Выясняя истину, корреспондент обратился к вернувшемуся из России в Лондон Уэллсу. И писатель сказал, что поездка Вандерлипа была связана только с коммерческими интересами.
«В дальнейшей беседе, — писал корреспондент из Лондона, — г-н Уэллс сказал, что он встречался с В. Д. Вандерлипом в гостинице в Москве, где они вместе жили в течение трех дней — 4, 5, 6 октября».
Теперь все становилось на место. Уэллс в своей книге пишет, что он уехал из Москвы в Петроград в тот день, когда был принят Лениным. «...Мы тепло распрощались с Лениным... И вот — снова дом на Софийской набережной, поздний завтрак с г. Вандерлипом… Г-н Вандерлип предлагал нам днем познакомиться с московским рынком, а вечером смотреть балет, но мы с сыном решили в тот же вечер уехать обратно в Петроград...»

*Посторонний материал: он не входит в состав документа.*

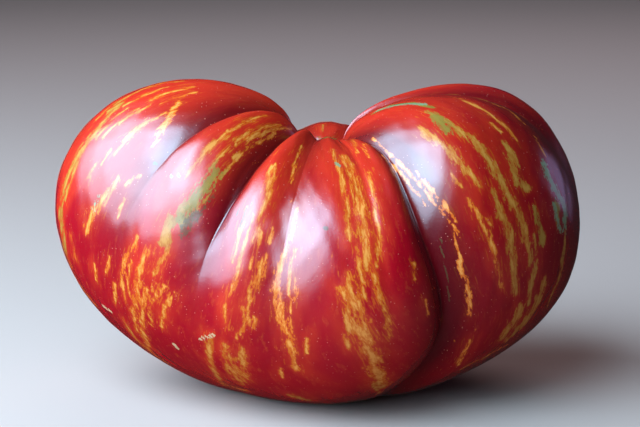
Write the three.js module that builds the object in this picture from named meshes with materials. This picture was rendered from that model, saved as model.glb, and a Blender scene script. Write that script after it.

Итак, установлено: Владимир Ильич принял Герберта Уэллса 6 октября 1920 года. Кроме прямых, были добыты и косвенные доказательства: некоторые документы свидетельствовали, что Ленин, придя на заседание Политбюро ЦК партии, делился с товарищами впечатлениями о только что состоявшейся беседе с английским фантастом. Это заседание, как выяснилось, состоялось 6 октября, видимо, в середине дня, ибо Политбюро обычно заседало с 12 часов дня.
Сорок с лишним лет существовала ныне расшифрованная загадка. Откройте теперь страницу 674 сорок первого тома пятого издания «Сочинений» Ленина:
«Октябрь, 6. Ленин беседует с английским писателем Г. Уэллсом».
Две строки в Полном собрании сочинений Ленина. Только две строки, а сколько терпеливого труда, сколько души потребовали они!
Так давняя нелегкая загадка была решена «группой биохроники В. И. Ленина» Института марксизма-ленинизма при ЦК КПСС, и прежде всего
Р. М. Савицкой, кандидатом исторических наук, тем самым человеком, который долгие дни ходил неизведанными тропинками предположении, домыслов, пока был найден точный ответ.
— Теперь хотелось бы установить часы и минуты этого события, — говорит Р. М. Савицкая. — Думается, что Владимир Ильич принял британского гостя в 10 утра. Беседа, вероятно, продолжалась час-полтора. Так мы предполагаем...
Предполагаем!.. Исследователи ленинской жизни знают, что такое точность!